In 27 states, GOP election officials have launched a massive voter purge scheme called the Interstate Crosscheck program, as was reported by Al Jazeera. With 7 million names targeted for scrubbing from the voter rolls, the program weighs heavily towards people of color-sounding names. In a nation where voter fraud is nonexistent, Republicans would have us believe that 1 in 7 African-Americans, 1 in 8 Asian- and Latino-Americans, and 1 in 11 whites may have voted twice. What we are experiencing is a twenty-first century Reconstruction era, with massive voter suppression not unlike the post-Civil War Reconstruction era. Add to that the restrictive voter ID laws, and the gutting of the Voting Rights Act by the Republican-owned Supreme Court.

And now, Mary Landrieu is the last white Democrat in Congress from the Deep South, as she faces a runoff to salvage her job. And one of the few faces of color in the GOP, Gov. Nikki Haley (R-S.C.), of Sikh descent, defended the flying of the Confederate flag at the State House in Columbia. Haley is responsible for Sen. Tim Scott (R-S.C.), the first Southern black Republican elected to Congress since Rep. White left in 1901. Scott, who repudiates those who compare Republicans to confederates—yet will not reject the Jim Crow voter suppression policies of his own party—is no George White.

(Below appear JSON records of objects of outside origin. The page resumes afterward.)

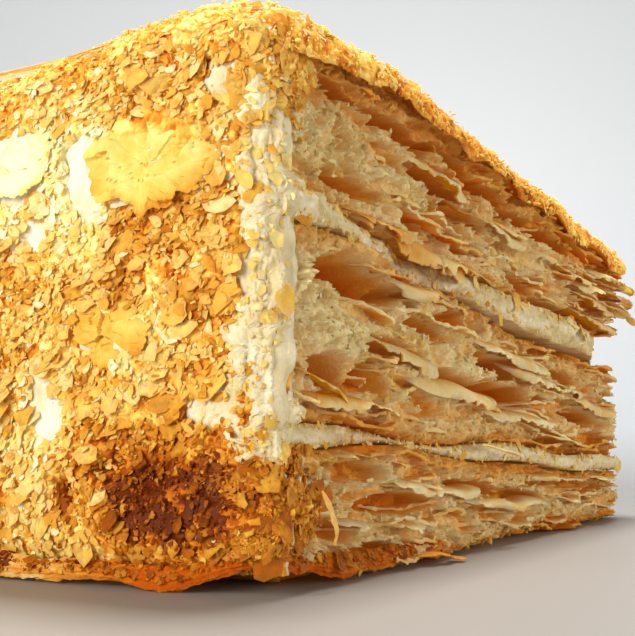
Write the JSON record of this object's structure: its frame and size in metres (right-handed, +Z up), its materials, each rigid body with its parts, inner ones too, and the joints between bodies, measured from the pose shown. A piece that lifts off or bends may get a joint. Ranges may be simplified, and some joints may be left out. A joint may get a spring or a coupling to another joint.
{
  "type": "mille feuille slice",
  "caption": "Slice of layered puff pastry and cream, flat underneath, with two cut faces, one end coated in cream and flakes, and a flaky top.",
  "frame": {"origin": "middle of the flat underside, between the two cut faces", "axes": "+X along the slice from the coated end to the bare end, +Y across it from one cut face to the other, +Z up"},
  "size_m": [0.1241, 0.0625, 0.0612],
  "materials": {
    "baked_pastry": "matt",
    "flaky_crust": "matt",
    "cream": "satin",
    "pale_flake": "matt"
  },
  "bodies": {
    "root": {"pastry_bottom": "baked_pastry", "cream_lower": "cream", "pastry_middle": "baked_pastry", "cream_upper": "cream", "pastry_top": "flaky_crust", "end_coat": "flaky_crust", "large_flake_1": "pale_flake", "large_flake_2": "pale_flake", "large_flake_3": "pale_flake"}
  },
  "joints": []
}
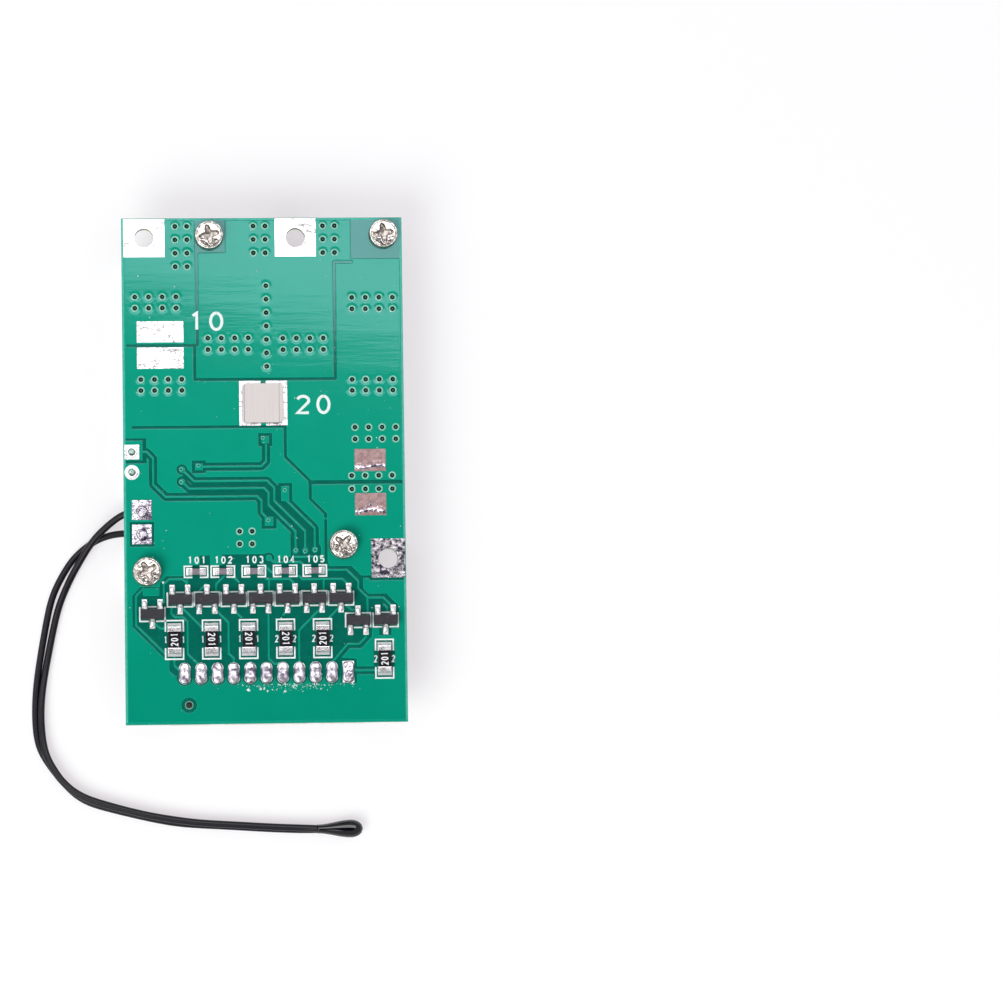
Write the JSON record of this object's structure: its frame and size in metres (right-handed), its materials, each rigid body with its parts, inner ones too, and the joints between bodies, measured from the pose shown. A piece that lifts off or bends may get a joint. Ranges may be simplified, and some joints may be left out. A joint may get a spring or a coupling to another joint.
{
  "type": "battery management board",
  "caption": "Green protection board for a cell pack, solder side up, on a screwed heatsink plate, with a header and a two-wire sensor lead.",
  "frame": {"origin": "middle of the heatsink plate's resting face, below the middle of the circuit board", "axes": "+Z from the resting face up towards the board's solder side; +Y along the board's length, away from the header; +X across the board, away from the sensor lead's two joints"},
  "size_m": [0.046, 0.0763, 0.0093],
  "materials": {
    "board_laminate": "glossy green solder mask over copper, bare laminate edges",
    "plate_aluminium": "satin, sawn edges",
    "pad_silicone": "soft, matte",
    "screw_nickel": "nickel plated steel, slightly dull",
    "via_tin": "tinned copper, bright",
    "pad_tin": "levelled tin, satin",
    "pad_solder": "uneven solder with flux, satin",
    "joint_solder": "bright solder",
    "link_metal": "brushed",
    "legend_ink": "matte ink",
    "chip_black": "fine matte moulding",
    "chip_ceramic": "glazed film over pale ceramic, tinned caps",
    "capacitor_ceramic": "satin ceramic, tinned caps",
    "header_nylon": "satin",
    "pin_brass": "tin-plated brass",
    "wire_jacket": "soft, satin",
    "bead_epoxy": "glossy epoxy"
  },
  "bodies": {
    "root": {"circuit_board": "board_laminate", "heatsink_plate": "plate_aluminium", "thermal_pad": "pad_silicone", "clamp_screws": "screw_nickel", "via_plating": "via_tin", "wire_pad_1": "pad_tin", "wire_pad_2": "pad_tin", "wire_pad_3": "pad_tin", "jumper_pads": "pad_tin", "solder_pads": "pad_solder", "component_lands": "pad_tin", "bridge_plate": "link_metal", "header_joints": "joint_solder", "lead_joints": "joint_solder", "printed_legend": "legend_ink", "resistor_marks": "legend_ink", "header_housing": "header_nylon", "header_pins": "pin_brass", "protection_chip": "chip_black", "lead_wire_a": "wire_jacket", "lead_wire_b": "wire_jacket", "sensor_bead": "bead_epoxy", "transistor_1": "chip_black", "transistor_2": "chip_black", "transistor_3": "chip_black", "transistor_4": "chip_black", "transistor_5": "chip_black", "transistor_6": "chip_black", "transistor_7": "chip_black", "transistor_8": "chip_black", "transistor_9": "chip_black", "transistor_10": "chip_black", "chip_resistor_1": "chip_ceramic", "chip_resistor_2": "chip_ceramic", "chip_resistor_3": "chip_ceramic", "chip_resistor_4": "chip_ceramic", "chip_resistor_5": "chip_ceramic", "balance_resistor_1": "chip_ceramic", "balance_resistor_2": "chip_ceramic", "balance_resistor_3": "chip_ceramic", "balance_resistor_4": "chip_ceramic", "balance_resistor_5": "chip_ceramic", "balance_resistor_6": "chip_ceramic", "power_transistor_1": "chip_black", "power_transistor_2": "chip_black", "power_transistor_3": "chip_black", "power_transistor_4": "chip_black", "power_transistor_5": "chip_black", "power_transistor_6": "chip_black", "power_transistor_7": "chip_black", "power_transistor_8": "chip_black", "current_shunt_1": "chip_ceramic", "current_shunt_2": "chip_ceramic", "current_shunt_3": "chip_ceramic", "balance_chip_1": "chip_black", "balance_chip_2": "chip_black", "capacitor_1": "capacitor_ceramic", "capacitor_2": "capacitor_ceramic"}
  },
  "joints": []
}
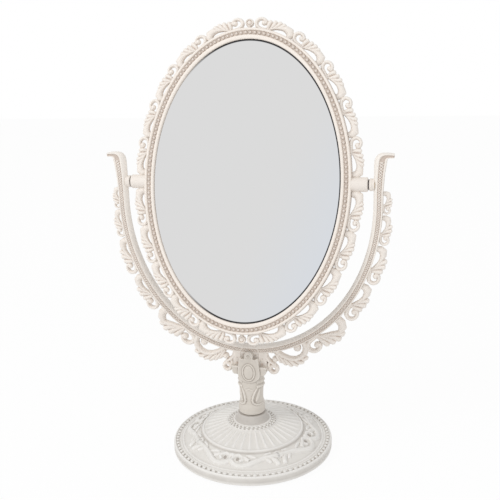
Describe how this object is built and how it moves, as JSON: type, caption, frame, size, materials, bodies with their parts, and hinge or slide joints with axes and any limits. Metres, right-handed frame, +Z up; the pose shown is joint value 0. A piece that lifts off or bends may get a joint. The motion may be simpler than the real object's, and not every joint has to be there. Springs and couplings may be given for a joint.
{
  "type": "tabletop vanity mirror",
  "caption": "Oval two-faced vanity mirror in an openwork scroll frame, hung between the arms of a scrolled fork on a short pillar and a round weighted foot.",
  "frame": {"origin": "on the round foot's axis, at the level of the table", "axes": "+Z up, the front glass faces -Y, +X to the right as seen from the front"},
  "size_m": [0.2032, 0.12, 0.3137],
  "materials": {
    "foot_plastic": "antique white, fine cast grain",
    "stem_plastic": "antique white, satin",
    "frame_plastic": "antique white with warm tint in the hollows",
    "bezel_plastic": "antique white, satin",
    "plate_plastic": "plain moulded",
    "mirror_glass": "silvered glass",
    "steel": "zinc plated",
    "weight_iron": "raw cast ring",
    "brass": "turned",
    "pad_rubber": "soft matt",
    "foam": "closed-cell foam",
    "dark_nylon": "plain",
    "pale_nylon": "plain"
  },
  "bodies": {
    "stand": {"foot_shell": "foot_plastic", "bottom_plate": "plate_plastic", "plate_screws": "steel", "foot_pads": "pad_rubber", "foot_weight": "weight_iron", "stem": "stem_plastic", "tie_bolt": "steel", "fork_nut": "brass", "fork": "frame_plastic", "pivot_screw_right": "steel", "pivot_screw_left": "steel", "friction_washer_right": "dark_nylon", "friction_washer_left": "dark_nylon", "fork_insert_right": "brass", "fork_insert_left": "brass"},
    "mirror_head": {"mirror_frame": "frame_plastic", "front_bezel": "bezel_plastic", "rear_bezel": "bezel_plastic", "front_glass": "mirror_glass", "rear_glass": "mirror_glass", "glass_cushion": "foam", "pivot_bush_right": "pale_nylon", "pivot_bush_left": "pale_nylon"}
  },
  "joints": [
    {"name": "mirror_tilt", "type": "hinge", "parent": "stand", "child": "mirror_head", "pos_m": [0, 0, 0.2024], "axis": [1, 0, 0], "continuous": true}
  ]
}
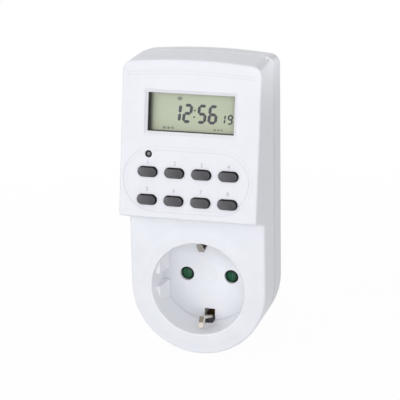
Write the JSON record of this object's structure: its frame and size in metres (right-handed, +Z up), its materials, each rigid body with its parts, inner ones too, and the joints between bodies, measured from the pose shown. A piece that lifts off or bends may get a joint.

Meanwhile, we approach the fiftieth anniversary of Dr. Martin Luther King’s march from Selma to Montgomery, Alabama, and the savage police attack on peaceful protestors on the Edmund Pettis Bridge known as Bloody Sunday. The march, which is dramatized in the upcoming film Selma, led to the passage of the Voting Rights Act. And racial politics have come full circle, and we are once again fighting against the war on voting rights. And we have to ask, what is going on here, and will it take another civil rights movement to stop the Republican Party?